[Exercise]: Return, exactly as written, the lines from the one containing "of the axis" through the one containing "for node in", with both ends included.

[Given entries]:
# # # #

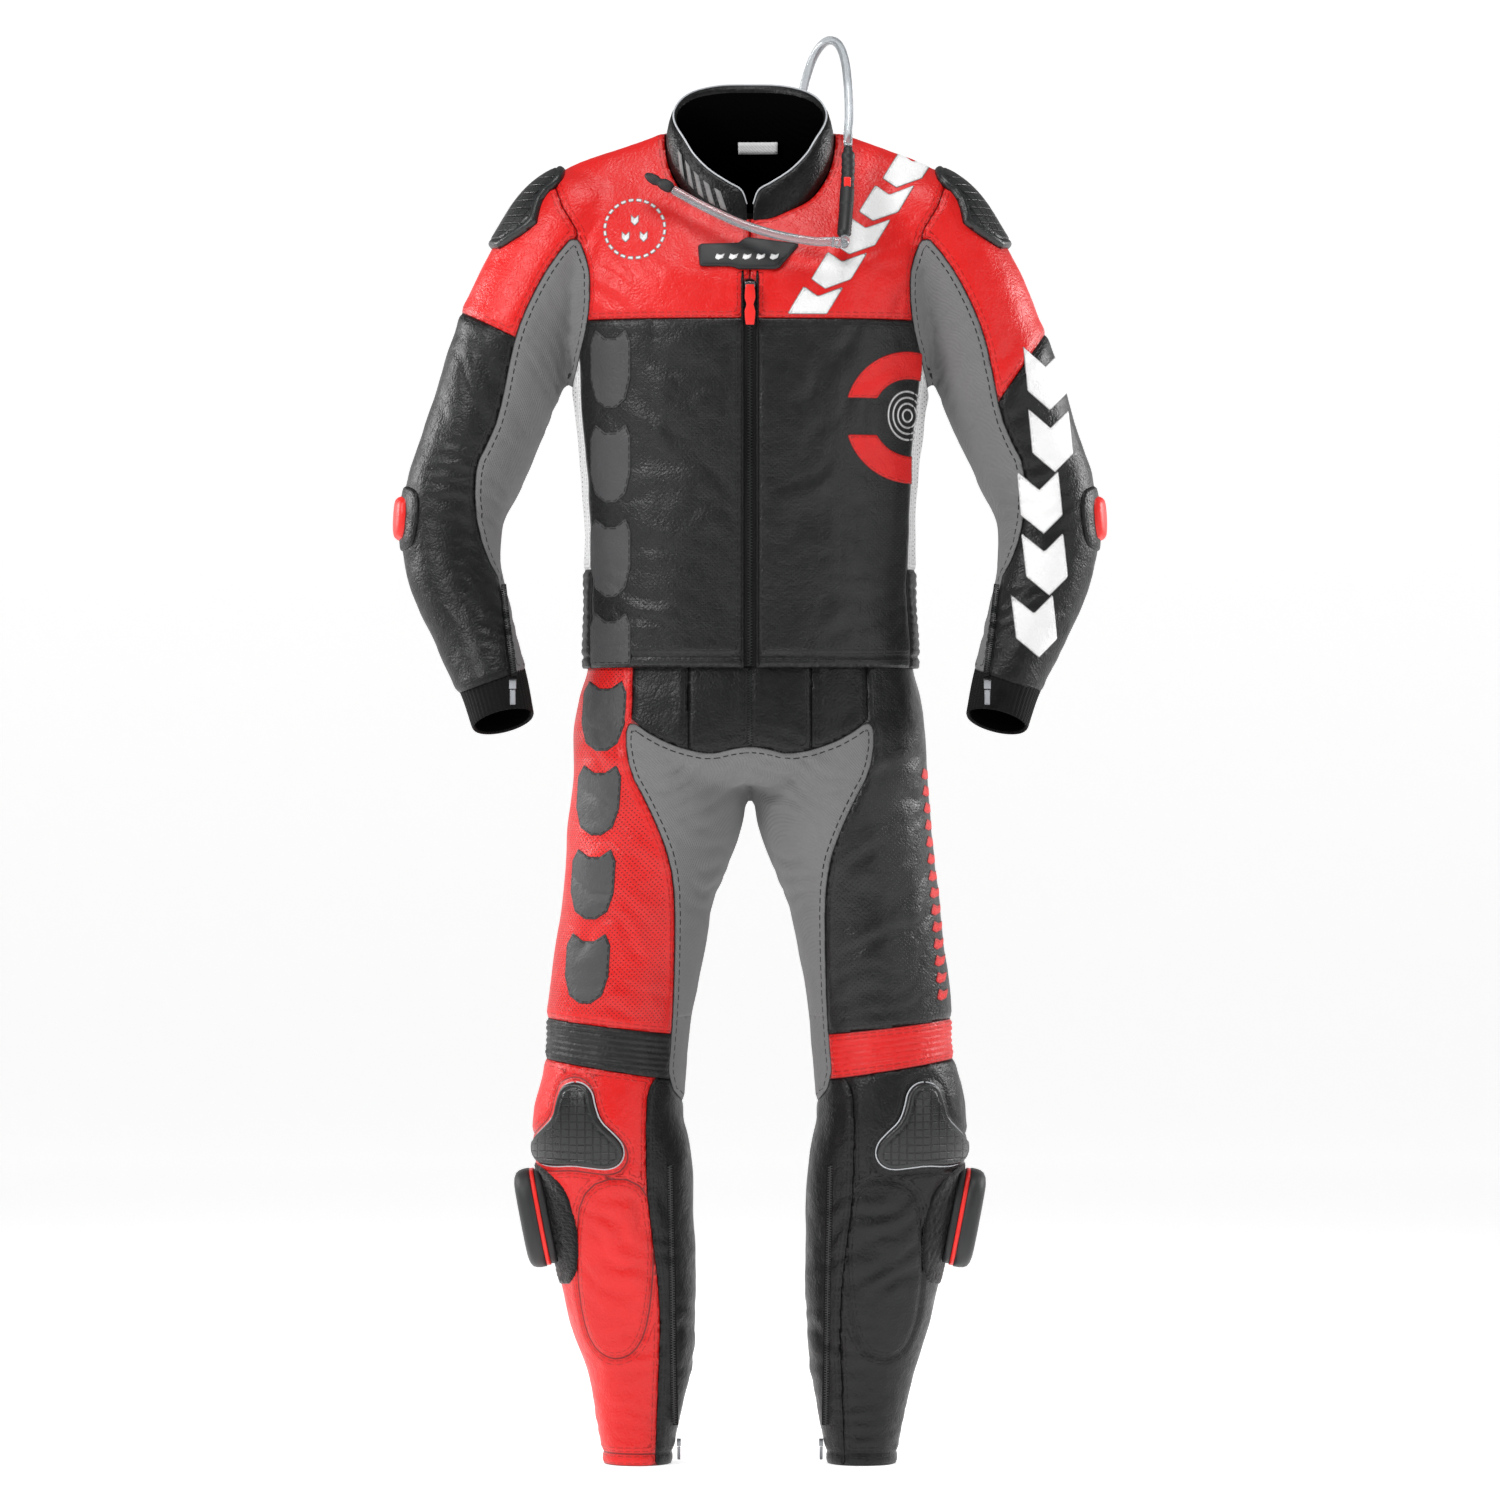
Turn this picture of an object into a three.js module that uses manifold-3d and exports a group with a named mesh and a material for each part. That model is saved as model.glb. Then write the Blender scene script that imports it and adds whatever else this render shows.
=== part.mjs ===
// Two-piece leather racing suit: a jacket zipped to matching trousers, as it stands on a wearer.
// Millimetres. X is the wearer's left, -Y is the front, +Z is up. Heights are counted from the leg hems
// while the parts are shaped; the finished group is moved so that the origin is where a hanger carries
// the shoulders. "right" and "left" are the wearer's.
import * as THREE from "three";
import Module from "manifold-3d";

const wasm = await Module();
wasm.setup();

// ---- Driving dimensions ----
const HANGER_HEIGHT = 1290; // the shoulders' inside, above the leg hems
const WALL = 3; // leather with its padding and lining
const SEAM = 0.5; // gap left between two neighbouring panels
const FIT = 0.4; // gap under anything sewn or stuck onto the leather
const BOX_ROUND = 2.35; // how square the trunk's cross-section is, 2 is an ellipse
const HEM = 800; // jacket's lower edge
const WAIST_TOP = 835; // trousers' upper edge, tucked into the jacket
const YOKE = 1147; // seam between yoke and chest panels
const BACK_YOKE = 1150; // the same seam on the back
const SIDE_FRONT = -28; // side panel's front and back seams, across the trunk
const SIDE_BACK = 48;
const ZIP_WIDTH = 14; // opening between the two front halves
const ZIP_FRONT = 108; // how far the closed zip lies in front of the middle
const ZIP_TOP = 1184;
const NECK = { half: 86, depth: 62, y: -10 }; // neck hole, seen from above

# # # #

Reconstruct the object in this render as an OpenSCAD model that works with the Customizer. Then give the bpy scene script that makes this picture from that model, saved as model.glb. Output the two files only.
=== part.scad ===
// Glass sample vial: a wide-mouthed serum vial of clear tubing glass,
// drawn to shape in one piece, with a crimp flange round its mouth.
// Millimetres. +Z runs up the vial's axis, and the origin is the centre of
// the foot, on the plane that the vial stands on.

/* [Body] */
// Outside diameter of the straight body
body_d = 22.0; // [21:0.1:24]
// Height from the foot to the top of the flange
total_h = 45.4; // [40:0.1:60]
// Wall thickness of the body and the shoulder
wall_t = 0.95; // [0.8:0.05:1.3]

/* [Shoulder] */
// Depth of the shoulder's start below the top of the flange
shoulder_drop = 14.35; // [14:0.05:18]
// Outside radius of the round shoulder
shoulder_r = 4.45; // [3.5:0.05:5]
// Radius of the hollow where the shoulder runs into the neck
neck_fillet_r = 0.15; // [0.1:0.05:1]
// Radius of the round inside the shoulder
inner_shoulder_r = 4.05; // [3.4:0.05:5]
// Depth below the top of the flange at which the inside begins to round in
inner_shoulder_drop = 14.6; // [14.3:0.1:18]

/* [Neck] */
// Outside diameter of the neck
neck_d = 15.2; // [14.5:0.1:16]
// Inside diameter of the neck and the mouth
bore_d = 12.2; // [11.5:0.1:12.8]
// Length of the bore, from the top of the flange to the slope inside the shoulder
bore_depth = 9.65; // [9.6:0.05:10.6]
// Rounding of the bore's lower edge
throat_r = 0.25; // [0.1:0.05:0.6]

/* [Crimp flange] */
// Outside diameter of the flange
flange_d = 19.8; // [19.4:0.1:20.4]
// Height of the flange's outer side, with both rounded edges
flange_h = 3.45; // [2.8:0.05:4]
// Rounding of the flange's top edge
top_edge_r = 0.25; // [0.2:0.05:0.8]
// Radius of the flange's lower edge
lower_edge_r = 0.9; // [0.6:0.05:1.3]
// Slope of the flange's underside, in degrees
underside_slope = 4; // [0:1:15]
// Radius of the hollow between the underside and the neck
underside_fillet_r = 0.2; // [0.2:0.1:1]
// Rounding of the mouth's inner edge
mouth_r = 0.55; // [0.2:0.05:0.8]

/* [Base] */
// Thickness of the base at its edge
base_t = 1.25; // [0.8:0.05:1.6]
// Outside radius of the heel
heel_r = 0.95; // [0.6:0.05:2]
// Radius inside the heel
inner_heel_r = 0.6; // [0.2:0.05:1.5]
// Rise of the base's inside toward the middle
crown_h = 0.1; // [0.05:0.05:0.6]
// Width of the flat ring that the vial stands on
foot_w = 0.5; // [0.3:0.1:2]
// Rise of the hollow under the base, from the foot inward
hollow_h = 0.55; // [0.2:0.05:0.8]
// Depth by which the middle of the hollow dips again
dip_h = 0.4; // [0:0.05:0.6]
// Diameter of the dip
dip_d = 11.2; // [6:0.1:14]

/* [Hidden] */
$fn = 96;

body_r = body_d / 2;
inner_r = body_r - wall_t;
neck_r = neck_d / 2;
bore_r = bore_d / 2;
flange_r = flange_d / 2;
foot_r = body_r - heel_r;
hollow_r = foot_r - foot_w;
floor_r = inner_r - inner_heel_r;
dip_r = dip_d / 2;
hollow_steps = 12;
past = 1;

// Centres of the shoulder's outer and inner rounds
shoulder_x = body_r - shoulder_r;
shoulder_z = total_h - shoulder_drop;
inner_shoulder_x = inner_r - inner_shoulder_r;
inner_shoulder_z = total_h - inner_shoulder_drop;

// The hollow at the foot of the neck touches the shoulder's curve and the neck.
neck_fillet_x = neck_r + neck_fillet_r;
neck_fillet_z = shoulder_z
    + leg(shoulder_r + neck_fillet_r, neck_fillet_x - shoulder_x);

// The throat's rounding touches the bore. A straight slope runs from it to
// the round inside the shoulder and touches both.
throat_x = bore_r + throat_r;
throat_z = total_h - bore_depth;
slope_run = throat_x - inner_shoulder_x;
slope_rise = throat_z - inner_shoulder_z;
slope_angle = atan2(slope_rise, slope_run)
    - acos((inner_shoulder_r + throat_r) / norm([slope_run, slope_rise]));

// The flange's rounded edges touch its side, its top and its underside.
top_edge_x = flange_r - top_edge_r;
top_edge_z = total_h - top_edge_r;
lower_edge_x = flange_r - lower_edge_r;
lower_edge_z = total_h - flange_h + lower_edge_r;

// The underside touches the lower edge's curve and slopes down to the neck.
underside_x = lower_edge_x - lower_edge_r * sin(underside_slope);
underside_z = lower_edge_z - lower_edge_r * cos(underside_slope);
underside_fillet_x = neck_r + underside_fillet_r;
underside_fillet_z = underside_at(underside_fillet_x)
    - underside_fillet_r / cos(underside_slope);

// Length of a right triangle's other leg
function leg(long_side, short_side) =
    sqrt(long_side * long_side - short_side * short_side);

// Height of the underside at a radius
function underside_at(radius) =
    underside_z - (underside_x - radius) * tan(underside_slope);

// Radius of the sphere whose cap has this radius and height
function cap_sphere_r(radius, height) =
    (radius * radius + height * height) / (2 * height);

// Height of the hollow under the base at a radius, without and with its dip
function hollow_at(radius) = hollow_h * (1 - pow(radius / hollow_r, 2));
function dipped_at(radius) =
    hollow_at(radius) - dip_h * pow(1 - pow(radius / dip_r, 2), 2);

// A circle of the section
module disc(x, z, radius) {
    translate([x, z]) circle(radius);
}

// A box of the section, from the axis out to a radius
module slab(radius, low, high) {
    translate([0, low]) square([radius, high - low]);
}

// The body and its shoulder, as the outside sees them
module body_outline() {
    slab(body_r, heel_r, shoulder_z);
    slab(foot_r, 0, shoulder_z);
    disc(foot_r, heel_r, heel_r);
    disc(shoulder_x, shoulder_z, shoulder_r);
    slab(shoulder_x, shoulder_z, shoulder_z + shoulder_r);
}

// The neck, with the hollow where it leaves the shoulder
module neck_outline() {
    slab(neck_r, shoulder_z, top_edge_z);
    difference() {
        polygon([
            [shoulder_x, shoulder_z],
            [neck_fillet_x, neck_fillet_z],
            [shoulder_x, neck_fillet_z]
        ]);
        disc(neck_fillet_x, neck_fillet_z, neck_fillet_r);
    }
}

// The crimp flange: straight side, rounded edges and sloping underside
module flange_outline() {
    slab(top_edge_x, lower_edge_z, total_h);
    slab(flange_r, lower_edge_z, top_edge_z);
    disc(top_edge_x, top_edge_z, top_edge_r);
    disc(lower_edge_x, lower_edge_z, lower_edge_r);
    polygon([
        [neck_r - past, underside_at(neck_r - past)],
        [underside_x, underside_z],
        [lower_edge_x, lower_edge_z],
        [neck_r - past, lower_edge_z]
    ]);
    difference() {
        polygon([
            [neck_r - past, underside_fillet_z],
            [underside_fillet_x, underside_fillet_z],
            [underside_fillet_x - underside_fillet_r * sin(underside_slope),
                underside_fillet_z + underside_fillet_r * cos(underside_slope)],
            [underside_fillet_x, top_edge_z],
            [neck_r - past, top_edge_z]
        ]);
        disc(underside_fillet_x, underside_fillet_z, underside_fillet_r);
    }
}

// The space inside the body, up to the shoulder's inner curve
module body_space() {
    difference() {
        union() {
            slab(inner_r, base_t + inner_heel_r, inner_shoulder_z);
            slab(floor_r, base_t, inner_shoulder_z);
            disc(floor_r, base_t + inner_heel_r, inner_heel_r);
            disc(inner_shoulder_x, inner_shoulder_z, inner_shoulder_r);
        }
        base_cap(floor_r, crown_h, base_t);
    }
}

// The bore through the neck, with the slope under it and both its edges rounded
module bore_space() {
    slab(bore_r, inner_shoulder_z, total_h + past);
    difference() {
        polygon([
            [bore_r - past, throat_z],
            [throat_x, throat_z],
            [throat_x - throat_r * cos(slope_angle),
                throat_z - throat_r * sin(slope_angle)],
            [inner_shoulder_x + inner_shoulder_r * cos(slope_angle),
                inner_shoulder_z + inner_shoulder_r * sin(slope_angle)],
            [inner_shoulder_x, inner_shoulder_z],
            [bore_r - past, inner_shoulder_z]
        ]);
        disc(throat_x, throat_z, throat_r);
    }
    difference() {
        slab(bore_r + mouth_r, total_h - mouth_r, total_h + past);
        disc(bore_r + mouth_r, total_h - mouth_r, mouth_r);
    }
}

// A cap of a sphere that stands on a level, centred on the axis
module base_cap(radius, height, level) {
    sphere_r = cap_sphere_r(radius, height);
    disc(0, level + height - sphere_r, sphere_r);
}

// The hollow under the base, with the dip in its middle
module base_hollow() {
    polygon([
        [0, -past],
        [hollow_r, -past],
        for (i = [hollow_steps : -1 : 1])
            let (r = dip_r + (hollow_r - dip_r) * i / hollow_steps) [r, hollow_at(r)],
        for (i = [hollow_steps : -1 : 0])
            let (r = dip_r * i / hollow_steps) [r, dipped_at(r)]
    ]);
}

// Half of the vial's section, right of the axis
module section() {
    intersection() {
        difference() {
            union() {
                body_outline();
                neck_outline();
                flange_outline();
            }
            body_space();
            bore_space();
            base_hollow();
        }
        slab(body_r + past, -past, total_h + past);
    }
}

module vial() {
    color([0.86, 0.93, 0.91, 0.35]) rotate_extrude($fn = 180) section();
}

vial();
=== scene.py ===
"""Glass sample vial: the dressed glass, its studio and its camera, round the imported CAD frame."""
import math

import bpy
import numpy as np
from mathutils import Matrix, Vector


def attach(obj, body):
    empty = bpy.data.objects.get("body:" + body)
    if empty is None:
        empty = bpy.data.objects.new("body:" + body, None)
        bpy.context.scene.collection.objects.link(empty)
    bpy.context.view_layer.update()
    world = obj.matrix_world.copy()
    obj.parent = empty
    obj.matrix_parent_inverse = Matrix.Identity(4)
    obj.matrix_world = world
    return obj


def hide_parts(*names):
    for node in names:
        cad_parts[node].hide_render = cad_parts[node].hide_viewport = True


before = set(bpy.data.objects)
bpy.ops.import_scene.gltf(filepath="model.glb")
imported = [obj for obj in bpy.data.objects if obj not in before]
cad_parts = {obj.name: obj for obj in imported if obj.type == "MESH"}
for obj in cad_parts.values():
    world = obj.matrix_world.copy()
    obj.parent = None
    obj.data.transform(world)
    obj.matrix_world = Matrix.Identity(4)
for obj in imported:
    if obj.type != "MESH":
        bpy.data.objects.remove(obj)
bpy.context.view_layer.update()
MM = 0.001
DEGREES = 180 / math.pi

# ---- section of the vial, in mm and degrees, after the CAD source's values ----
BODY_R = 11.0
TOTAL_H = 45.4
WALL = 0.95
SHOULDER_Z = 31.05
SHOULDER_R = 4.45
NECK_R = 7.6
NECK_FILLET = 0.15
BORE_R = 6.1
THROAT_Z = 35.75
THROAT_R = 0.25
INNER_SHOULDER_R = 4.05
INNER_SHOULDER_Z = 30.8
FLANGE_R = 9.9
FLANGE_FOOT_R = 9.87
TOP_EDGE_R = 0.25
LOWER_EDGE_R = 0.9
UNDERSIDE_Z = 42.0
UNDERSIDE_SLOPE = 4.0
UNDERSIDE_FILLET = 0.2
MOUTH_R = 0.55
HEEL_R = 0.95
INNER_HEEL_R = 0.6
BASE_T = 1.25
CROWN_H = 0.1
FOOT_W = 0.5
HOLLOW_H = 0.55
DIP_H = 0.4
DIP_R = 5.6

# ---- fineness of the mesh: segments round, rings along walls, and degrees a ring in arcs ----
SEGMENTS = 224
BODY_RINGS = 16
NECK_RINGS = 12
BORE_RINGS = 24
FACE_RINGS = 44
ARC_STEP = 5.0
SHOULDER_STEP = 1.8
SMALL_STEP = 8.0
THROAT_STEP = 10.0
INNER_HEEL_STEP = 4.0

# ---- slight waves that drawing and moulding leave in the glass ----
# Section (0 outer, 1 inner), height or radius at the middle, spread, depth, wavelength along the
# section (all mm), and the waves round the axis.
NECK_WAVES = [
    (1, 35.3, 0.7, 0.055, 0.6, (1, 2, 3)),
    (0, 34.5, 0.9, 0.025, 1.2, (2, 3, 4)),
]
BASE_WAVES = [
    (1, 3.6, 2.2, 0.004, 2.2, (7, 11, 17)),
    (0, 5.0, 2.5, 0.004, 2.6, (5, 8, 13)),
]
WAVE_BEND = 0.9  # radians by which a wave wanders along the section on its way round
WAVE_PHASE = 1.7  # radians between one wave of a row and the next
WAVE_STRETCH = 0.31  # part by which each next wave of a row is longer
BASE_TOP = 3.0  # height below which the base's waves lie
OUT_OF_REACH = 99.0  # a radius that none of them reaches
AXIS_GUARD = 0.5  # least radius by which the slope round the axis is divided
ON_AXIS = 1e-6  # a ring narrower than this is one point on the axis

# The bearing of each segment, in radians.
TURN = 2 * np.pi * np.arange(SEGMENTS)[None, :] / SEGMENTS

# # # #

[Reply]:
// Half of the vial's section, right of the axis
module section() {
    intersection() {
        difference() {
            union() {
                body_outline();
                neck_outline();
                flange_outline();
            }
            body_space();
            bore_space();
            base_hollow();
        }
        slab(body_r + past, -past, total_h + past);
    }
}

module vial() {
    color([0.86, 0.93, 0.91, 0.35]) rotate_extrude($fn = 180) section();
}

vial();
=== scene.py ===
"""Glass sample vial: the dressed glass, its studio and its camera, round the imported CAD frame."""
import math

import bpy
import numpy as np
from mathutils import Matrix, Vector


def attach(obj, body):
    empty = bpy.data.objects.get("body:" + body)
    if empty is None:
        empty = bpy.data.objects.new("body:" + body, None)
        bpy.context.scene.collection.objects.link(empty)
    bpy.context.view_layer.update()
    world = obj.matrix_world.copy()
    obj.parent = empty
    obj.matrix_parent_inverse = Matrix.Identity(4)
    obj.matrix_world = world
    return obj


def hide_parts(*names):
    for node in names:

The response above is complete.